Both Manfred Reyes Villa and Branko Marinkovic are now pondering a return to Bolivia, dependent on the implementation by the new government of an amnesty regarding the crimes previously committed by these enterprising individuals.
The trumpeters
Without a good public relations service working for the “democratic opposition”, this entire process would look too transparent. The capital controlled media was more than happy to provide it.
That’s how a second rate figure that no one had ever heard of like Juan Guaidó was taken seriously as the self-proclaimed president of Venezuela. Similarly to how a nobody called Luís Fernando Camacho, who had never been elected to any political office, was transformed overnight into the leader of the coup for democracy and freedom in Bolivia.
They are carried on the shoulders of the big Spanish speaking media like Unitel, Telemundo and CNN Español. In English language media, the coup leader was described like this:
(…) a “conservative protest leader” (BBC, 11/13/19), “a firebrand Christian” (Financial Times, 11/12/19) and a “civic leader” (Reuters, 11/7/19).
Besides helping propagate the electoral coup narrative, the right-wing street violence is also sanitized:
(…) “mass protests” (BBC, 10/31/19), “dissent” (AP, 11/8/19) and “civil disobedience” (New York Times, 10/31/19).
The right-wing violence was framed as “clashes” (DW, 11/8/19; France 24, 11/8/19) over “controversial” or “disputed” electoral results (Washington Post, 11/07/19; BBC, 11/7/19) (…)

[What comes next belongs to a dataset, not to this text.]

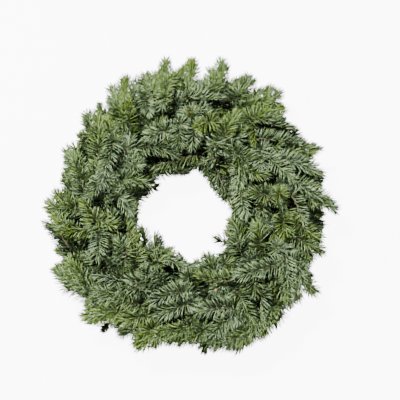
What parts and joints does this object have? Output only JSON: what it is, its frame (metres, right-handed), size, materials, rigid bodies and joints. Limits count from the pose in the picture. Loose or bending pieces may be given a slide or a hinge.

Over at Twitter, Camacho’s account, unknown to the world until recently, jumps from 2000 followers to 130 000 in a mere week. Over 50 000 of these accounts had been created in the last two weeks of November. A mad Twitter rush in a country where the platform represents less than 3% of social media usage. And even if that wasn’t the case, it would be irrelevant. The true importance of these campaigns is in influencing the journalists that proliferate on Twitter, anxiously awaiting Trump’s next tweet, and thus influencing their respective audiences all over the world.
During the following days, a message obsessively repeats itself through these accounts: “Friends from everywhere, in Bolivia there was no coup”. One of the activity hubs for this operation is the state of Virginia, in the US – home of the CIA.
I don’t know about you all, but I’m convinced.